**RAW DATA**:
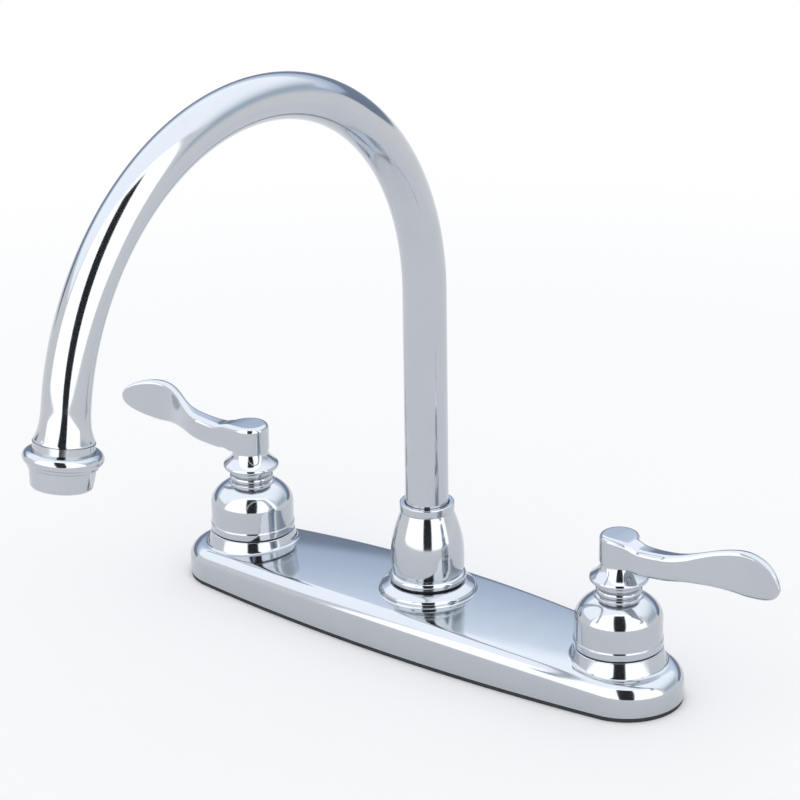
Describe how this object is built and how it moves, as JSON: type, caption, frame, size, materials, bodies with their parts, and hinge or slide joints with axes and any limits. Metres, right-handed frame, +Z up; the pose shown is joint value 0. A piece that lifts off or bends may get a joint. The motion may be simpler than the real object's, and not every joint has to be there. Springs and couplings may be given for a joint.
{
  "type": "kitchen faucet",
  "caption": "Deck-mounted kitchen faucet in polished chrome with a swivelling gooseneck spout between two paddle-shaped lever handles on a long low base plate.",
  "frame": {"origin": "on the deck surface, under the upright axis of the spout, midway between the two handles", "axes": "+Z up, +X to the user's right along the base plate, -Y towards the user; the spout points to -Y"},
  "size_m": [0.3596, 0.2626, 0.2752],
  "materials": {
    "chrome": "mirror polished plating",
    "brass": "machined",
    "gasket_rubber": "matt black foam rubber",
    "seal_rubber": "smooth black",
    "ceramic": "lapped white ceramic",
    "white_plastic": "moulded, satin",
    "steel": "plain"
  },
  "bodies": {
    "base": {"base_gasket": "gasket_rubber", "deck_plate": "chrome", "waterway_body": "brass", "left_bonnet_seal": "seal_rubber", "left_bonnet": "chrome", "left_seat_seal": "seal_rubber", "left_cartridge_body": "white_plastic", "left_fixed_disc": "ceramic", "right_bonnet_seal": "seal_rubber", "right_bonnet": "chrome", "right_seat_seal": "seal_rubber", "right_cartridge_body": "white_plastic", "right_fixed_disc": "ceramic", "spout_seal": "seal_rubber", "spout_nut": "chrome", "spout_thrust_washer": "white_plastic", "spout_bushing": "white_plastic"},
    "spout": {"spout_journal": "brass", "spout_upper_ring": "seal_rubber", "spout_lower_ring": "seal_rubber", "spout_tube": "chrome", "outlet_collar": "chrome", "outlet_washer": "seal_rubber", "aerator_housing": "chrome", "aerator_insert": "white_plastic", "aerator_screen": "steel"},
    "left_handle": {"left_lever": "chrome", "left_handle_skirt": "chrome", "left_cartridge_stem": "brass", "left_stem_ring": "seal_rubber", "left_turning_disc": "ceramic", "left_set_screw": "steel"},
    "right_handle": {"right_lever": "chrome", "right_handle_skirt": "chrome", "right_cartridge_stem": "brass", "right_stem_ring": "seal_rubber", "right_turning_disc": "ceramic", "right_set_screw": "steel"}
  },
  "joints": [
    {"name": "spout_swivel", "type": "hinge", "parent": "base", "child": "spout", "pos_m": [0, 0, 0.0411], "axis": [0, 0, 1], "continuous": true},
    {"name": "left_handle_turn", "type": "hinge", "parent": "base", "child": "left_handle", "pos_m": [-0.1016, 0, 0.0523], "axis": [0, 0, 1], "range_deg": [0, 90]},
    {"name": "right_handle_turn", "type": "hinge", "parent": "base", "child": "right_handle", "pos_m": [0.1016, 0, 0.0523], "axis": [0, 0, 1], "range_deg": [-90, 0]}
  ]
}
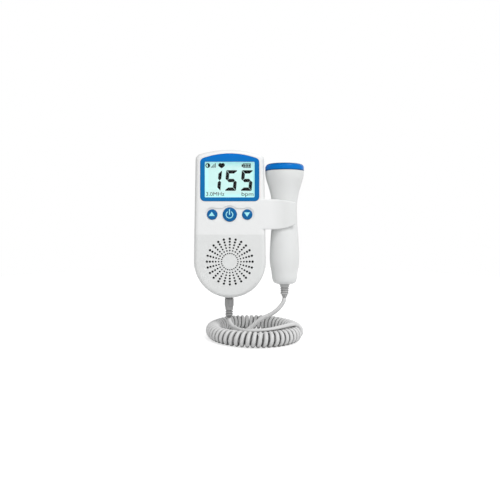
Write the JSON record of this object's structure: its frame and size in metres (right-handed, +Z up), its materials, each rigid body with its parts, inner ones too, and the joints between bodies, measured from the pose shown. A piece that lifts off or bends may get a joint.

**WRITTEN TASK**: Go through the listing above and return every line where the word "JSON" occurs.

**WRITTEN SOLUTION**:
Describe how this object is built and how it moves, as JSON: type, caption, frame, size, materials, bodies with their parts, and hinge or slide joints with axes and any limits. Metres, right-handed frame, +Z up; the pose shown is joint value 0. A piece that lifts off or bends may get a joint. The motion may be simpler than the real object's, and not every joint has to be there. Springs and couplings may be given for a joint.
Write the JSON record of this object's structure: its frame and size in metres (right-handed, +Z up), its materials, each rigid body with its parts, inner ones too, and the joints between bodies, measured from the pose shown. A piece that lifts off or bends may get a joint.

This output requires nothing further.